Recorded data
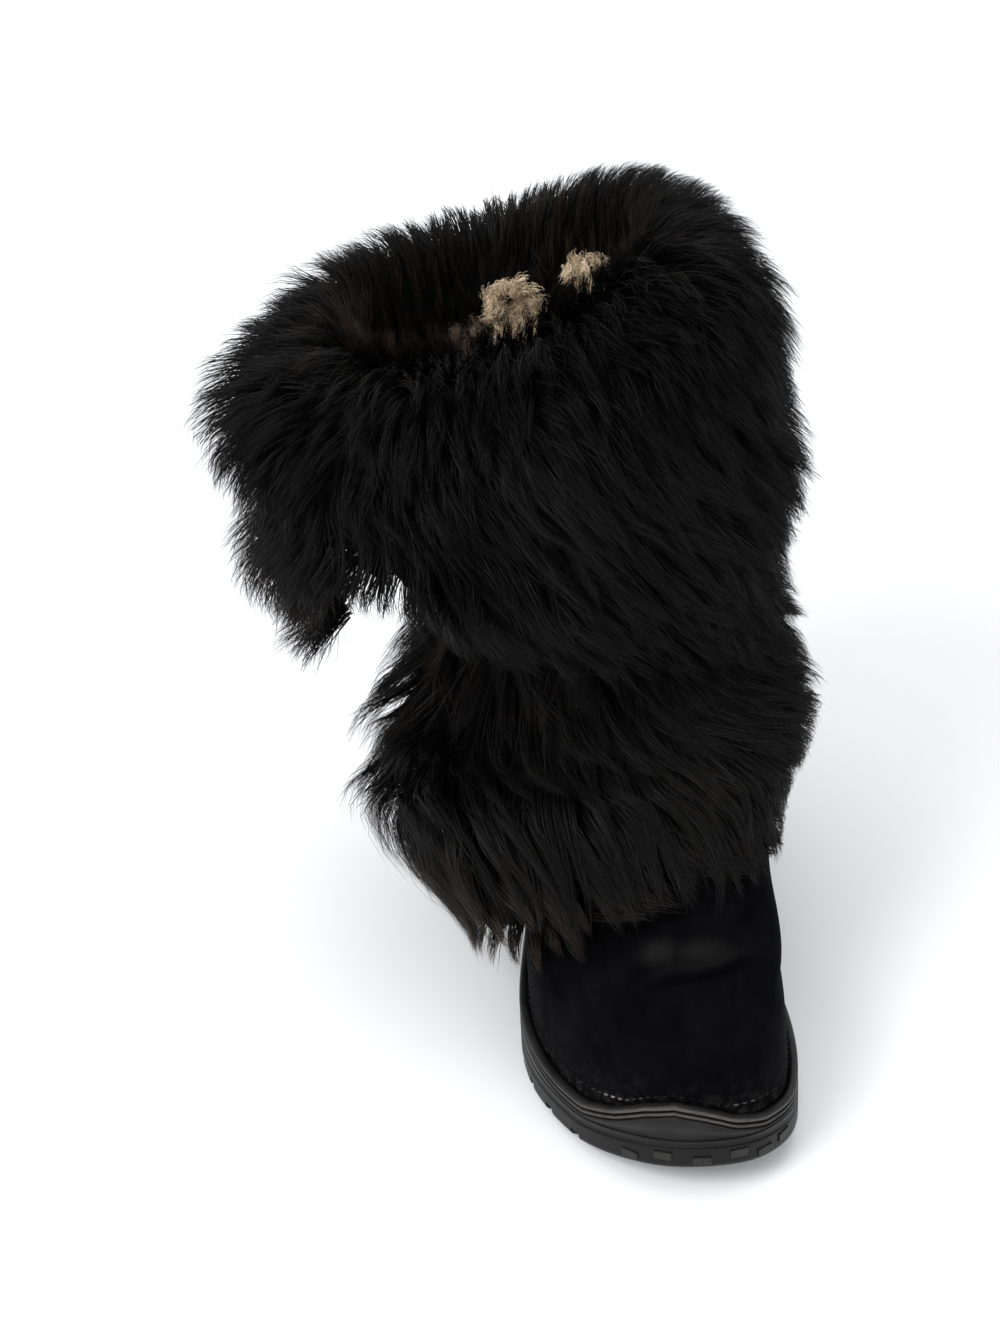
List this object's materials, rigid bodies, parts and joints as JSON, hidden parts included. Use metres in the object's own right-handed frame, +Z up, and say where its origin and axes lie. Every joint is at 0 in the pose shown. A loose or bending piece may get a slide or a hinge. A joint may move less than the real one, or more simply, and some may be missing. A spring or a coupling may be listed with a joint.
{
  "type": "mukluk boot",
  "caption": "Right-foot pull-on winter boot: suede shell on a cupped rubber sole, long-haired fur shaft and a turned-down fur cuff.",
  "frame": {"origin": "on the floor, on the tread under the middle of the heel", "axes": "+Z up, -Y towards the toe, +X towards the wearer's inner side of this right boot"},
  "size_m": [0.2299, 0.311, 0.3019],
  "materials": {
    "rubber": "satin moulded black rubber",
    "felt": "pale wool pile",
    "suede": "black napped suede",
    "fur": "long near-black hair",
    "lining": "cream curled wool pile"
  },
  "bodies": {
    "root": {"outsole": "rubber", "midsole": "rubber", "rand": "rubber", "insole": "felt", "upper": "suede", "shaft_fur": "fur", "cuff_fur": "fur"}
  },
  "joints": []
}
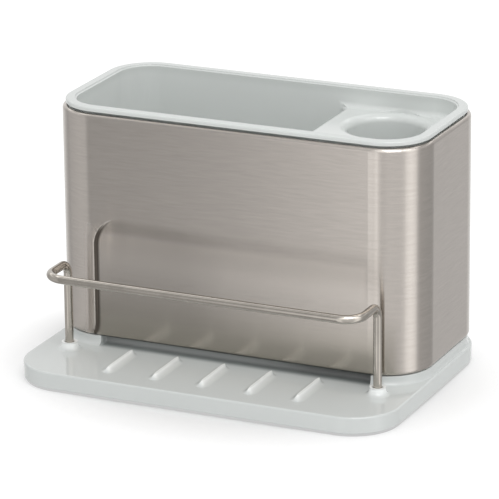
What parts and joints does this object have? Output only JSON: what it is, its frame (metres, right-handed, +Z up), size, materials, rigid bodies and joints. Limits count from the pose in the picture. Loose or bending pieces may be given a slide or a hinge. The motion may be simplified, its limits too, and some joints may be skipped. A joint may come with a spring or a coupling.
{
  "type": "sink caddy",
  "caption": "Sink caddy: brushed steel body with a pale moulded liner, shelf and round brush cup, on a ribbed drip tray with a wire rail for a cloth.",
  "frame": {"origin": "on the surface that the caddy stands on, at the middle of its footprint", "axes": "+X along the width, towards the brush cup; -Y towards the front with the rail; +Z up"},
  "size_m": [0.205, 0.143, 0.1363],
  "materials": {
    "pale_plastic": "glossy pale grey-green moulding",
    "liner_plastic": "satin-gloss pale grey-green moulding",
    "foot_rubber": "matt grey rubber",
    "brushed_steel": "fine horizontal brushing",
    "steel_wire": "satin drawn wire"
  },
  "bodies": {
    "base": {"base_tray": "pale_plastic", "foot_front_left": "foot_rubber", "foot_front_right": "foot_rubber", "foot_back_left": "foot_rubber", "foot_back_right": "foot_rubber"},
    "rail": {"wire_rail": "steel_wire"},
    "body": {"steel_sleeve": "brushed_steel"},
    "liner": {"liner": "liner_plastic"}
  },
  "joints": [
    {"name": "rail_lift", "type": "slide", "parent": "base", "child": "rail", "axis": [0, 0, 1], "range_m": [0, 0.14]},
    {"name": "body_lift", "type": "slide", "parent": "base", "child": "body", "axis": [0, 0, 1], "range_m": [0, 0.14]},
    {"name": "liner_lift", "type": "slide", "parent": "body", "child": "liner", "axis": [0, 0, 1], "range_m": [0, 0.14]}
  ]
}
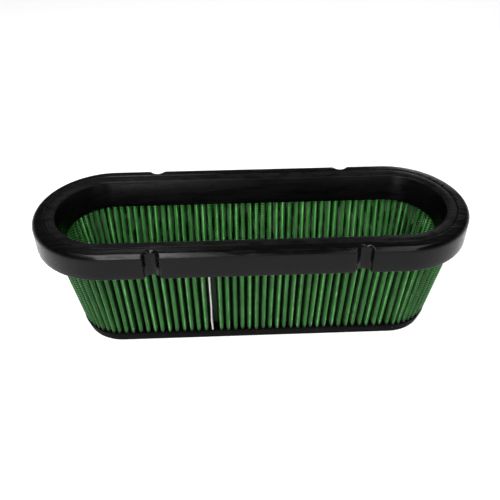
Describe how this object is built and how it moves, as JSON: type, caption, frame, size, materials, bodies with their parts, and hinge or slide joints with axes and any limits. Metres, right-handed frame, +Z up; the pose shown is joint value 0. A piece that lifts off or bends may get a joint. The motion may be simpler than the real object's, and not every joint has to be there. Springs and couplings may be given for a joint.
{
  "type": "air filter element",
  "caption": "Obround pleated air filter element with a notched moulded seal rim round its open top, tapered cotton-gauze pleats between wire meshes, and a closed base.",
  "frame": {"origin": "centre of the bounding box, on the rest plane under the base ring", "axes": "+X along the length to the right, +Y across the width to the rear, +Z up towards the open top; the seam strip is on the -Y side"},
  "size_m": [0.4, 0.137, 0.129],
  "materials": {
    "rim_rubber": "satin moulded polyurethane",
    "collar_plastic": "satin moulded",
    "mesh_green": "satin coated wire mesh",
    "gauze_green": "oiled woven cotton",
    "seam_white": "matt bonded strip",
    "base_rubber": "matt moulded polyurethane",
    "base_plastic": "matt"
  },
  "bodies": {
    "root": {"seal_rim": "rim_rubber", "collar": "collar_plastic", "outer_mesh": "mesh_green", "gauze_outer": "gauze_green", "gauze_inner": "gauze_green", "inner_mesh": "mesh_green", "seam_strip": "seam_white", "base_ring": "base_rubber", "base_plate": "base_plastic"}
  },
  "joints": []
}
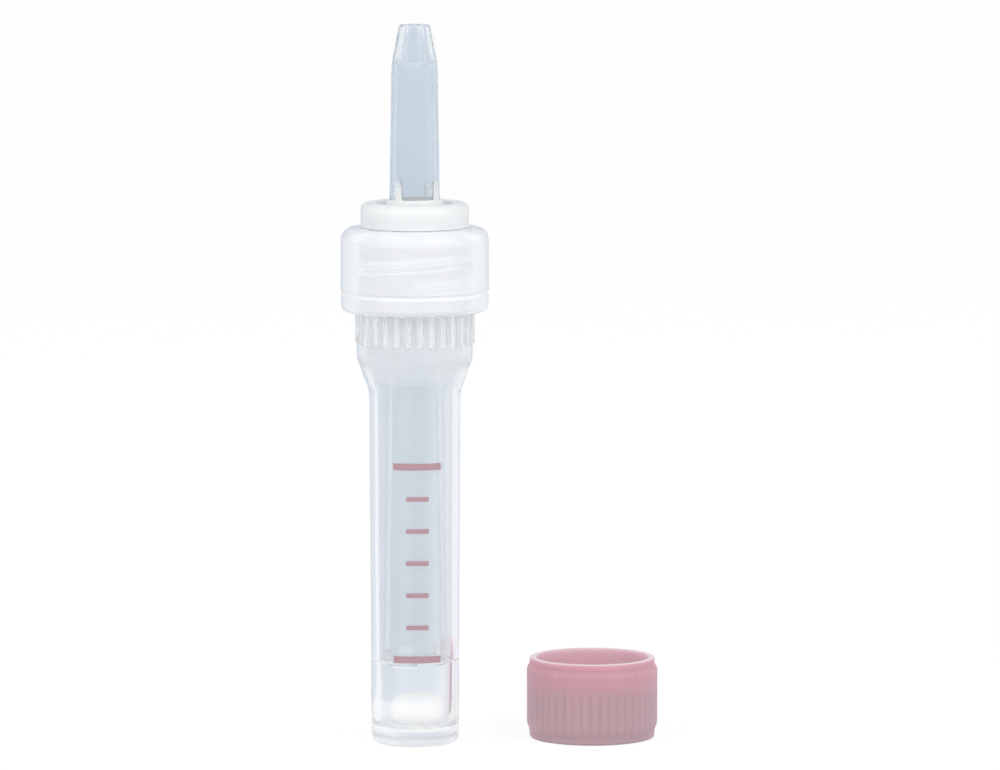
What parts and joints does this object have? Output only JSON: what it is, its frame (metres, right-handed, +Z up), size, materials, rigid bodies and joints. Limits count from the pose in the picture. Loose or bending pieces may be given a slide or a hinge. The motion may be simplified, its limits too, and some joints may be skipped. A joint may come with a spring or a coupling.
{
  "type": "blood collection tube",
  "caption": "Small clear blood collection tube with a tapered nozzle, long filling tube, screw collar, additive pellet and a ribbed pink screw cap standing beside it.",
  "frame": {"origin": "centre of the sample tube's foot, on the surface that it stands on", "axes": "+Z up along the tube to the nozzle's tip, +X from the tube towards the cap that stands beside it, -Y the printed side"},
  "size_m": [0.0288, 0.0158, 0.0653],
  "materials": {
    "clear_tube": "clear polypropylene, polished mould",
    "clear_nozzle": "clear polypropylene with a faint blue-grey tint, polished mould",
    "milky_collar": "milky clear polypropylene",
    "white_pellet": "pressed white, dull",
    "print_ink": "printed ink",
    "pink_cap": "translucent pink polypropylene, satin"
  },
  "bodies": {
    "tube": {"sample_tube": "clear_tube", "additive_pellet": "white_pellet", "fill_marks": "print_ink", "screw_cap": "pink_cap"},
    "nozzle": {"filling_tube": "clear_nozzle"},
    "collar": {"screw_collar": "milky_collar"}
  },
  "joints": [
    {"name": "nozzle_lift", "type": "slide", "parent": "tube", "child": "nozzle", "axis": [0, 0, 1], "range_m": [0, 0.00271]},
    {"name": "collar_turn", "type": "hinge", "parent": "nozzle", "child": "collar", "pos_m": [0, 0, 0.0467], "axis": [0, 0, 1], "range_deg": [0, 450]}
  ],
  "couplings": [
    {"joint": "collar_turn", "follows": "nozzle_lift", "rad_per_m": 2895.5}
  ]
}
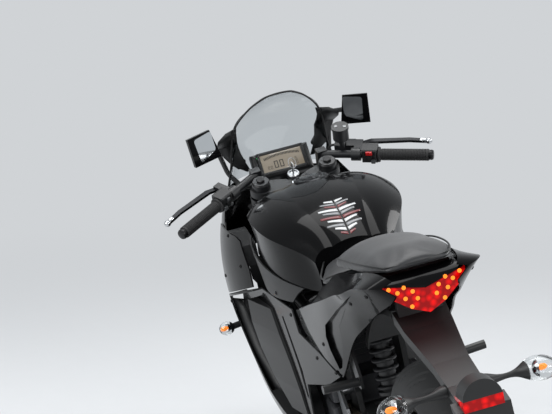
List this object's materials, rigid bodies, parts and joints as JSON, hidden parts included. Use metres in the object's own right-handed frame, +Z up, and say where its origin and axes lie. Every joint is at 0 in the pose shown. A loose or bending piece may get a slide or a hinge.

### Set task
Reproduce all the data word for word.

### Response
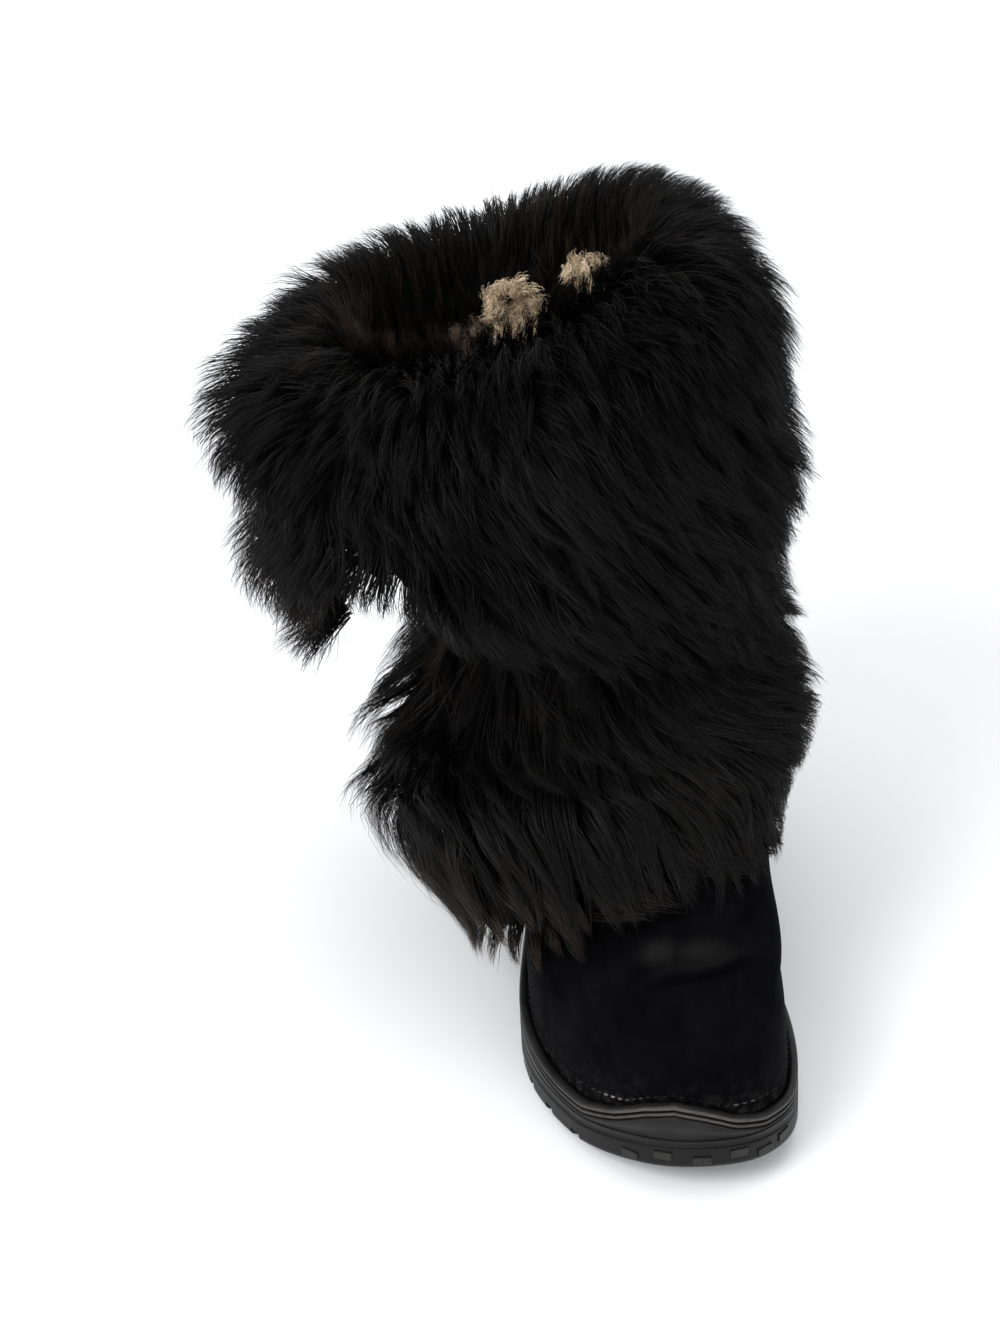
List this object's materials, rigid bodies, parts and joints as JSON, hidden parts included. Use metres in the object's own right-handed frame, +Z up, and say where its origin and axes lie. Every joint is at 0 in the pose shown. A loose or bending piece may get a slide or a hinge. A joint may move less than the real one, or more simply, and some may be missing. A spring or a coupling may be listed with a joint.
{
  "type": "mukluk boot",
  "caption": "Right-foot pull-on winter boot: suede shell on a cupped rubber sole, long-haired fur shaft and a turned-down fur cuff.",
  "frame": {"origin": "on the floor, on the tread under the middle of the heel", "axes": "+Z up, -Y towards the toe, +X towards the wearer's inner side of this right boot"},
  "size_m": [0.2299, 0.311, 0.3019],
  "materials": {
    "rubber": "satin moulded black rubber",
    "felt": "pale wool pile",
    "suede": "black napped suede",
    "fur": "long near-black hair",
    "lining": "cream curled wool pile"
  },
  "bodies": {
    "root": {"outsole": "rubber", "midsole": "rubber", "rand": "rubber", "insole": "felt", "upper": "suede", "shaft_fur": "fur", "cuff_fur": "fur"}
  },
  "joints": []
}
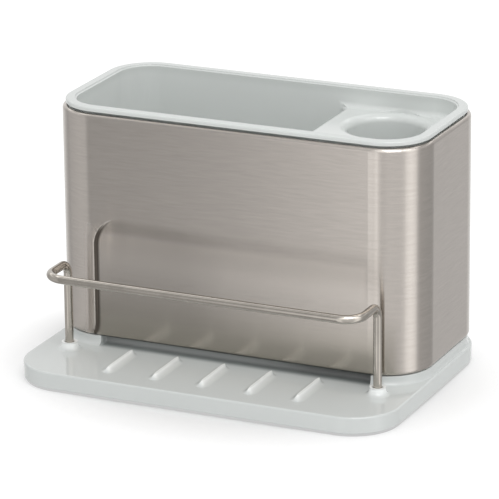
What parts and joints does this object have? Output only JSON: what it is, its frame (metres, right-handed, +Z up), size, materials, rigid bodies and joints. Limits count from the pose in the picture. Loose or bending pieces may be given a slide or a hinge. The motion may be simplified, its limits too, and some joints may be skipped. A joint may come with a spring or a coupling.
{
  "type": "sink caddy",
  "caption": "Sink caddy: brushed steel body with a pale moulded liner, shelf and round brush cup, on a ribbed drip tray with a wire rail for a cloth.",
  "frame": {"origin": "on the surface that the caddy stands on, at the middle of its footprint", "axes": "+X along the width, towards the brush cup; -Y towards the front with the rail; +Z up"},
  "size_m": [0.205, 0.143, 0.1363],
  "materials": {
    "pale_plastic": "glossy pale grey-green moulding",
    "liner_plastic": "satin-gloss pale grey-green moulding",
    "foot_rubber": "matt grey rubber",
    "brushed_steel": "fine horizontal brushing",
    "steel_wire": "satin drawn wire"
  },
  "bodies": {
    "base": {"base_tray": "pale_plastic", "foot_front_left": "foot_rubber", "foot_front_right": "foot_rubber", "foot_back_left": "foot_rubber", "foot_back_right": "foot_rubber"},
    "rail": {"wire_rail": "steel_wire"},
    "body": {"steel_sleeve": "brushed_steel"},
    "liner": {"liner": "liner_plastic"}
  },
  "joints": [
    {"name": "rail_lift", "type": "slide", "parent": "base", "child": "rail", "axis": [0, 0, 1], "range_m": [0, 0.14]},
    {"name": "body_lift", "type": "slide", "parent": "base", "child": "body", "axis": [0, 0, 1], "range_m": [0, 0.14]},
    {"name": "liner_lift", "type": "slide", "parent": "body", "child": "liner", "axis": [0, 0, 1], "range_m": [0, 0.14]}
  ]
}
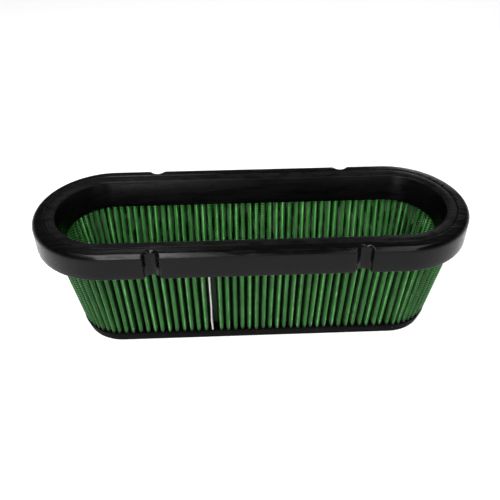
Describe how this object is built and how it moves, as JSON: type, caption, frame, size, materials, bodies with their parts, and hinge or slide joints with axes and any limits. Metres, right-handed frame, +Z up; the pose shown is joint value 0. A piece that lifts off or bends may get a joint. The motion may be simpler than the real object's, and not every joint has to be there. Springs and couplings may be given for a joint.
{
  "type": "air filter element",
  "caption": "Obround pleated air filter element with a notched moulded seal rim round its open top, tapered cotton-gauze pleats between wire meshes, and a closed base.",
  "frame": {"origin": "centre of the bounding box, on the rest plane under the base ring", "axes": "+X along the length to the right, +Y across the width to the rear, +Z up towards the open top; the seam strip is on the -Y side"},
  "size_m": [0.4, 0.137, 0.129],
  "materials": {
    "rim_rubber": "satin moulded polyurethane",
    "collar_plastic": "satin moulded",
    "mesh_green": "satin coated wire mesh",
    "gauze_green": "oiled woven cotton",
    "seam_white": "matt bonded strip",
    "base_rubber": "matt moulded polyurethane",
    "base_plastic": "matt"
  },
  "bodies": {
    "root": {"seal_rim": "rim_rubber", "collar": "collar_plastic", "outer_mesh": "mesh_green", "gauze_outer": "gauze_green", "gauze_inner": "gauze_green", "inner_mesh": "mesh_green", "seam_strip": "seam_white", "base_ring": "base_rubber", "base_plate": "base_plastic"}
  },
  "joints": []
}
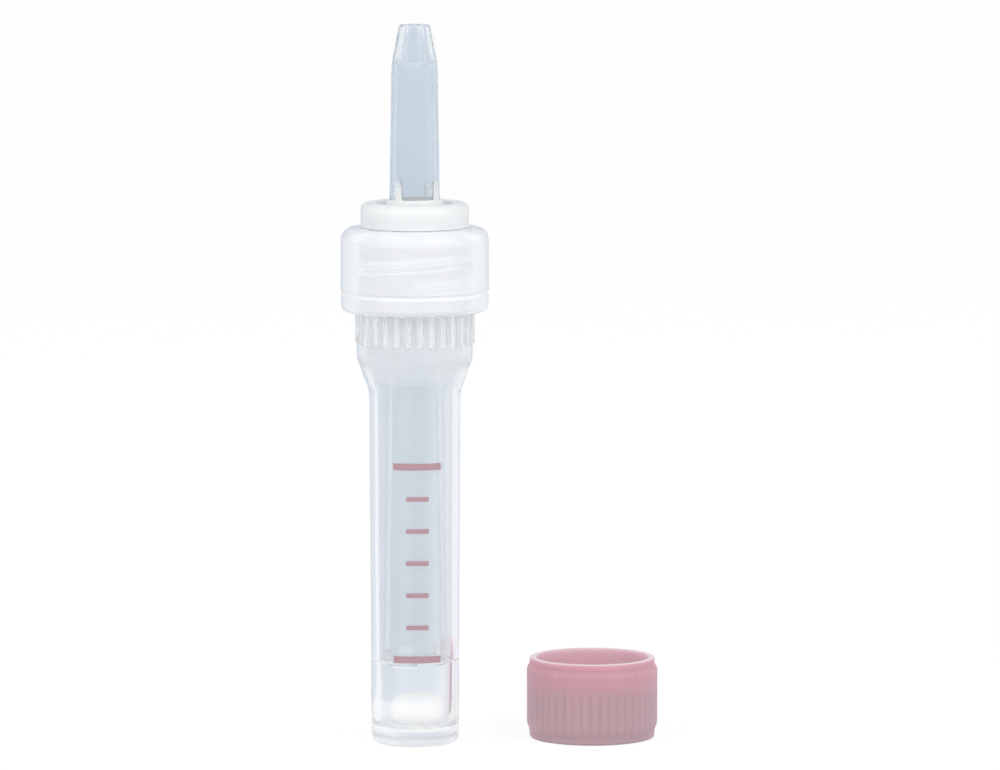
What parts and joints does this object have? Output only JSON: what it is, its frame (metres, right-handed, +Z up), size, materials, rigid bodies and joints. Limits count from the pose in the picture. Loose or bending pieces may be given a slide or a hinge. The motion may be simplified, its limits too, and some joints may be skipped. A joint may come with a spring or a coupling.
{
  "type": "blood collection tube",
  "caption": "Small clear blood collection tube with a tapered nozzle, long filling tube, screw collar, additive pellet and a ribbed pink screw cap standing beside it.",
  "frame": {"origin": "centre of the sample tube's foot, on the surface that it stands on", "axes": "+Z up along the tube to the nozzle's tip, +X from the tube towards the cap that stands beside it, -Y the printed side"},
  "size_m": [0.0288, 0.0158, 0.0653],
  "materials": {
    "clear_tube": "clear polypropylene, polished mould",
    "clear_nozzle": "clear polypropylene with a faint blue-grey tint, polished mould",
    "milky_collar": "milky clear polypropylene",
    "white_pellet": "pressed white, dull",
    "print_ink": "printed ink",
    "pink_cap": "translucent pink polypropylene, satin"
  },
  "bodies": {
    "tube": {"sample_tube": "clear_tube", "additive_pellet": "white_pellet", "fill_marks": "print_ink", "screw_cap": "pink_cap"},
    "nozzle": {"filling_tube": "clear_nozzle"},
    "collar": {"screw_collar": "milky_collar"}
  },
  "joints": [
    {"name": "nozzle_lift", "type": "slide", "parent": "tube", "child": "nozzle", "axis": [0, 0, 1], "range_m": [0, 0.00271]},
    {"name": "collar_turn", "type": "hinge", "parent": "nozzle", "child": "collar", "pos_m": [0, 0, 0.0467], "axis": [0, 0, 1], "range_deg": [0, 450]}
  ],
  "couplings": [
    {"joint": "collar_turn", "follows": "nozzle_lift", "rad_per_m": 2895.5}
  ]
}
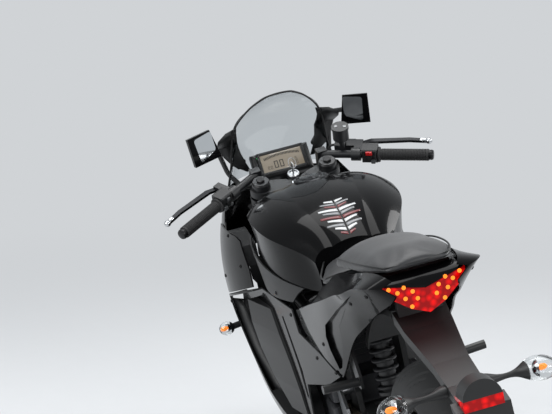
List this object's materials, rigid bodies, parts and joints as JSON, hidden parts included. Use metres in the object's own right-handed frame, +Z up, and say where its origin and axes lie. Every joint is at 0 in the pose shown. A loose or bending piece may get a slide or a hinge.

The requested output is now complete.